Las novedades que propone la Ley Orgánica 1/2025 (LA LEY 20/2025) van desde la negociación privada (art. 7), la mediación, con remisión a la regulación completa de la Ley 5/2012 (LA LEY 12142/2012) o normativas autonómicas aplicables (art. 14), la conciliación privada –alternativa a la regulada en la Ley de la jurisdicción voluntaria (LA LEY 11105/2015)— (art. 15), la oferta vinculante confidencial (art. 17), la opinión de persona experta independiente (art. 18) y, de nueva aparición e introducido en el último momento del trámite parlamentario en el Congreso de los Diputados, el «proceso de Derecho colaborativo» (art. 19). Este último es un expediente con denominación equívoca, puesto que el nombre de proceso lo reservamos usualmente para la serie de actos regulados en la ley del que se sirven los tribunales de justicia para ejercer la jurisdicción, esto es, para resolver controversias jurídicas mediante la aplicación de la ley en el caso concreto, de forma irrevocable e irrebatible (con fuerza de cosa juzgada) y con respeto de las más elementales garantías de justicia, incluidas la imparcialidad y la independencia.
Esta circunstancia, aceptada de forma pacífica por los autores desde hace siglos, es desafiada por el art. 19 de la Ley Orgánica 1/2025 (LA LEY 20/2025), habida cuenta de que en él se regula una herramienta extraprocesal dirigida a que las partes pueden encontrar una solución al conflicto jurídico que las enfrenta mediante el acuerdo, a través de un cauce en el que no existe formalmente enfrentamiento jurídico –de forma no contenciosa, por tanto—. Es decir, el «proceso de Derecho colaborativo» a priori no es un proceso, pues en él nada se decide ni concluye mediante resolución de autoridad pública alguna, sino por acuerdo de las partes que se hace constar en un acta final redactada por los profesionales de la abogacía que hayan intervenido en él: es decir, un cauce formal para lo que toda la vida hemos denominado autotutela privada.
V. Conclusión
Concluyo apelando al espíritu crítico del lector, ante esta y ante cualquier novedad legislativa, y agradeciendo su paciencia por haber llegado hasta aquí: lo que se ofrece no es más que una reflexión personal, inevitablemente teñida de las lecturas y experiencia de una persona dedicada a lo largo de toda su vida profesional al estudio y aplicación del Derecho procesal.

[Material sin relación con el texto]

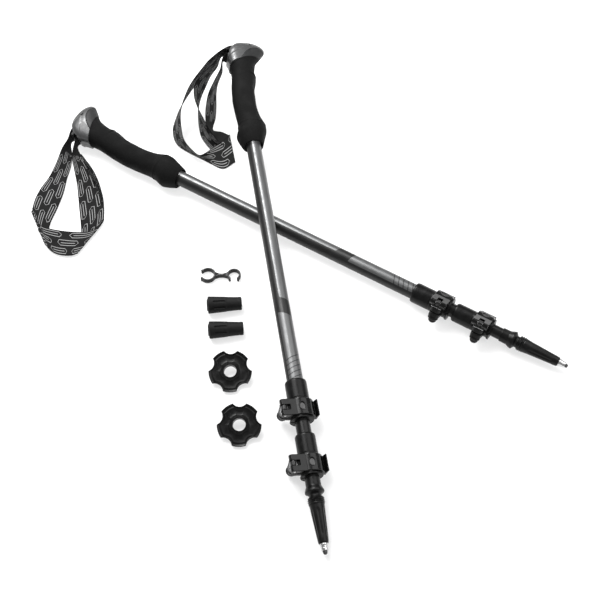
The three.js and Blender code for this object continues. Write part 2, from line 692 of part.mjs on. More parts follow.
// two C rings joined by a waisted web; it holds both poles side by side
function joiningClip() {
  const web = new THREE.Shape();
  web.moveTo(-9, 5.2);
  web.quadraticCurveTo(0, -2.4, 9.2, 4.4);
  web.lineTo(7.9, 0);
  web.lineTo(9, -4);
  web.quadraticCurveTo(0, 1, -9, -5.2);
  web.lineTo(-7, 0);
  const left = { x: -15.4, r: 9.3 };
  const right = { x: 15.2, r: 8.1 };
  const rings = [clipRing(left.x, left.r, -142, 142), clipRing(right.x, right.r, -50, 230)];
  return join(plate(web, 0, CLIP_HEIGHT), ...rings);
}

// ---------------------------------------------------------------- the set

const set = new THREE.Group();

const straps = { left: leftStrap, right: rightStrap };
for (const pole of POLES) {
  const { frame, head } = buildPole(pole);
  set.add(frame);
  addMesh(set, `${pole.side}_wrist_strap`, straps[pole.side](head), WEBBING);
}

addMesh(set, 'joining_clip', joiningClip(), BLACK_PLASTIC).position.set(-93, 33, 0);
addTipCover(set, 'rubber_tip_1', -107, -14, 6);
addTipCover(set, 'rubber_tip_2', -104, -48, 6);
addBasket(set, 'basket_1', -77, -99);
addBasket(set, 'basket_2', -65, -165);

// the set's origin is the middle of its footprint, on the ground
set.updateMatrixWorld(true);
const bounds = new THREE.Box3().setFromObject(set, true);
const centre = bounds.getCenter(new THREE.Vector3());
set.position.set(-centre.x, -centre.y, -bounds.min.z);

const poles = new THREE.Group();
poles.add(set);

export default poles;
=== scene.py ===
"""A pair of three-section trekking poles with wrist straps, spare baskets, rubber tips and a joining clip.

Every piece is built in millimetres in its own local frame and then placed in metres. In a pole's frame x runs
from the head to the tip, y is the side of the head's beak and z is the side that faces up.
"""

import json
import math

import bmesh
import bpy
import numpy as np
from mathutils import Matrix, Vector


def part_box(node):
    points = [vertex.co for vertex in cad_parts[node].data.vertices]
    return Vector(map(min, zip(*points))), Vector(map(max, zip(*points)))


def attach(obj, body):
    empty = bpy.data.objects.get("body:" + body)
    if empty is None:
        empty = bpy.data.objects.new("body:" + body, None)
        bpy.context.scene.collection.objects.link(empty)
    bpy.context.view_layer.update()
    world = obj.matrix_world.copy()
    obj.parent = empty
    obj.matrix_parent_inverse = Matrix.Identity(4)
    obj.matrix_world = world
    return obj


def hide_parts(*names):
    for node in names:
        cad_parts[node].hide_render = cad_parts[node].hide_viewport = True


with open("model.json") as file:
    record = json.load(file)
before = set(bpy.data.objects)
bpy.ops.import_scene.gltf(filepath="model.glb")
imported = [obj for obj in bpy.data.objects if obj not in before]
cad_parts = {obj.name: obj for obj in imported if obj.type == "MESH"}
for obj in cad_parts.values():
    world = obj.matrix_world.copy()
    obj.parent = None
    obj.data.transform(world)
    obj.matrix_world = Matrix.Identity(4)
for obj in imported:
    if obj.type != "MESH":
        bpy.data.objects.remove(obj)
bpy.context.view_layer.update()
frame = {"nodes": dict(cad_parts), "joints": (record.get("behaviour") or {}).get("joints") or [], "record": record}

MM = 0.001
SIDES = ("left", "right")

# ---------------- the frame: bodies, slots and local frames

record = frame["record"]
BODY_OF = {node: body for body, nodes in record["behaviour"]["bodies"].items() for node in nodes}
SLOT_OF = {part["node"]: part["material_slot"] for part in record["subparts"]}
UP = Vector((0, 0, 1))

GRIP_ORIGIN_TO_SHAFT_MIDDLE = (24.5 + 529) / 2  # the upper shaft's ends, from the top of the head
HINGE_IN_LOCK = Vector((35, -19, 11.6))
BASKET_TIP = math.radians(16)  # each basket leans forward off its hub
CLIP_BASE_X = -7.2  # the clip's rest point, from the middle between its rings


def named(rows, name):
    return next(row for row in rows if row["name"] == name)


def joint(name):
    return named(frame["joints"], name)


def mount_of(name):
    return named(record["mounts"], name)


def joint_axis(name):
    return Vector(joint(name)["axis"]).normalized()


def local_frame(x, z, origin=(0, 0, 0)):
    """Frame with that x, with z as near to the given one as can be, and its origin in metres."""
    x = x.normalized()
    z = (z - x * z.dot(x)).normalized()
    matrix = Matrix((x, z.cross(x), z)).transposed().to_4x4()
    matrix.translation = origin
    return matrix


def middle(node):
    low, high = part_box(node)
    return (low + high) / 2


def points_in(place, node):
    """A CAD node's vertices in a local frame, in mm."""
    inverse = place.inverted()
    return np.array([inverse @ v.co for v in frame["nodes"][node].data.vertices]) / MM


def extent(node, place):
    """Lowest and highest corner of a CAD node in a local frame, in mm."""
    points = points_in(place, node)
    return points.min(axis=0), points.max(axis=0)


def pole_frame(side):
    x = joint_axis(f"{side}_middle_slide")
    return local_frame(x, UP, middle(f"{side}_upper_shaft") - x * GRIP_ORIGIN_TO_SHAFT_MIDDLE * MM)


def head_frame(side):
    pole = pole_frame(side)
    x = joint_axis(f"{side}_middle_slide")
    beak = -joint_axis(f"{side}_wedge_slide")
    return local_frame(x, x.cross(beak), pole.translation)


def lock_frame(side, lock):
    x = joint_axis(f"{side}_{lock}_lever_hinge")
    place = local_frame(x, joint_axis(f"{side}_{lock}_nut_turn"))
    hinge = Vector(joint(f"{side}_{lock}_lever_hinge")["pos_m"])
    place.translation = hinge - place.to_3x3() @ HINGE_IN_LOCK * MM
    return place


# ---------------- shader nodes


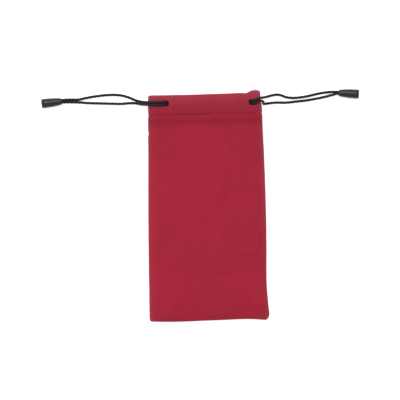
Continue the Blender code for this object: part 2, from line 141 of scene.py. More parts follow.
# Each side's route, the middle of its cord end's neck, the way that points in plan, and its slot
SIDES = {
    "left": {
        "route": LEFT_UPPER_STRAND + LEFT_ROUND_THE_CHANNEL + LEFT_LOWER_STRAND,
        "neck": (-0.1130, 0.0857, 0.0032),
        "heading": math.radians(185.5),
        "slot": (-31.2 * MM, 81.7 * MM),
        "slot_length": 6.6 * MM,
    },
    "right": {
        "route": RIGHT_UPPER_STRAND + RIGHT_ROUND_THE_CHANNEL + RIGHT_LOWER_STRAND,
        "neck": (0.1069, 0.08725, 0.0032),
        "heading": math.radians(-5.0),
        "slot": (38.3 * MM, 81.2 * MM),
        "slot_length": 6.4 * MM,
    },
}
BELL_RISE = math.radians(1.9)
SLOT_WIDTH = 4.5 * MM
SLOT_CORNER = 1.6 * MM
SLOT_CUT_HEIGHT = 3.1 * MM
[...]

Este texto responde a la necesidad de cumplir con uno de los mandatos éticos que se asume todo profesor universitario, que es el de observar la realidad con espíritu crítico y a no aceptar cualquier hecho novedoso que se nos ofrece como si se tratara del bálsamo de fierabrás. La visión crítica que proporciona la universidad es un eficaz contrapeso frente a los entusiasmos, a veces desmedidos, de las novedades y ocurrencias del legislador: algo que desgraciadamente cada vez brilla más por su ausencia en la actividad de la Academia.